Very glad to have you back with us, and thank you for the comments.

> In the introduction: I wonder whether it is worth emphasizing that adding structured data to HTML was also pioneered by the Semantic Web community in an attempt to bridge the world of documents and of data on the web. Many data publishers use their HTML pages as an alternative syntax to publish their data (using RDFa); examples include the authorities' pages of the Library of Congress, or DBPedia. (Yes, I know, I am biased!)

I added half a sentence [1] in the introduction: "... and by the open linked data community seeking to bridge the gap between documents and data on the web". OK?

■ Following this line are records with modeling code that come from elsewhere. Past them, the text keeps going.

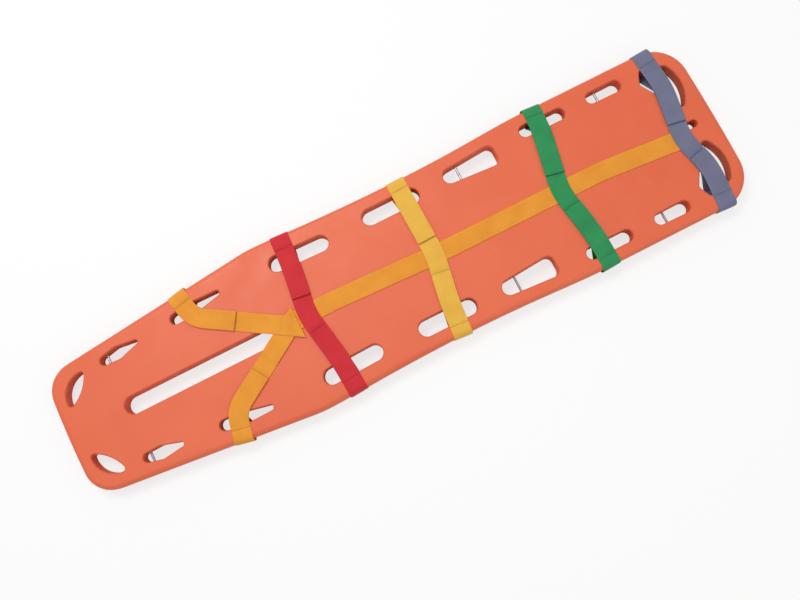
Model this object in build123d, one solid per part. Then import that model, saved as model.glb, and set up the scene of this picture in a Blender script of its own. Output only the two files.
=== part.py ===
import os
from math import atan2, cos, hypot, sqrt, tan

from build123d import *

os.makedirs("parts", exist_ok=True)

# The board lies on its back: X runs from the foot end to the head end, Y across, Z up.

# Board, overall
board_length = 1840
head_half_width = 231
deck_top = 52
rail_gap = 12
belly_bottom = 5
belly_margin = 97
belly_corner = 45
belly_chamfer = 5
edge_round = 14
rim_chamfer = 2.5
foot_corner_round = 75
head_corner_round = 95
end_bow = 5
runner_width = 26

# Moulded edge on the +Y side: foot corner, end of the straight taper, waist, start of the parallel head
side_line = [
    (-920, 164), (-340, 227), (-272, 228), (-160, 223), (-40, 219),
    (150, 218.2), (300, 223.2), (430, 230), (540, 231),
]

# The places in this list and below follow the board's length and width when those change
length_ratio = board_length / 2 / abs(side_line[0][0])
width_ratio = head_half_width / side_line[-1][1]

# Belly and runners under the board
belly_ends = (-770, 768)
runner_ends = ((-690, 74), (690, 74))

# Hand holes and slots, each centred on the board or given on the +Y side and mirrored
centre_slot = ((-737.75, 0), (-363.25, 0))
centre_slot_width = 46.5
head_slot = ((828, 0), (859, 0))
head_slot_width = 20
foot_moon_ends = ((-885, 62), (-817, 136.5))
foot_moon_out = 26
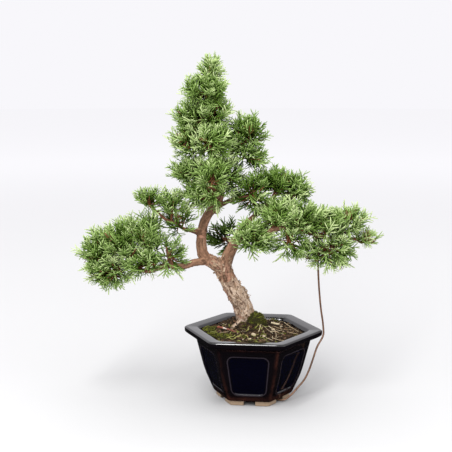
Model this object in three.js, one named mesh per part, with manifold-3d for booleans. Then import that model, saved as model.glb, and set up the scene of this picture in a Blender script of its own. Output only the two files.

> In the introduction: the bulleted item on RDFa. Unfortunately, one of the fallacies spread of RDFa is that it is bound to XHTML1. Which was indeed the case for RDFa 1.0, but it is not true any more for RDFa 1.1. I think it would be better to make this clear right in the intro to avoid misunderstandings. The current formulation is still misunderstandable and reinforces that view. 
> 
> What about saying: 
> 
> [[[
> RDFa reuses existing HTML attributes such as @href and @rel and adds a few of its own to enable data to be extracted from HTML pages as RDF. Though it was originally designed for XHTML 1.1, its latest version (RDFa 1.1) is also usable with HTML5 and other markup languages like SVG.
> ]]]
> 
> Actually, if we go there, it may be worth emphasizing that microformats are language agnostic in the sense that they are bound to the usage of CSS only (ie, microformats could be used in SVG, too).


See [2].

> In the introduction: it may be worth emphasizing that microdata has been defined for HTML5 only. Ie, if authors care about validation, they should not used microdata with, say, XHTML 1.0.

See [3].

> 1.1 Scope: is it correct that one can add RDF/XML into a script element? I must admit I have never seen that in practice and is fairly problematic in XML point of view (unless CDATA is used). I think it would be safer not to refer to that.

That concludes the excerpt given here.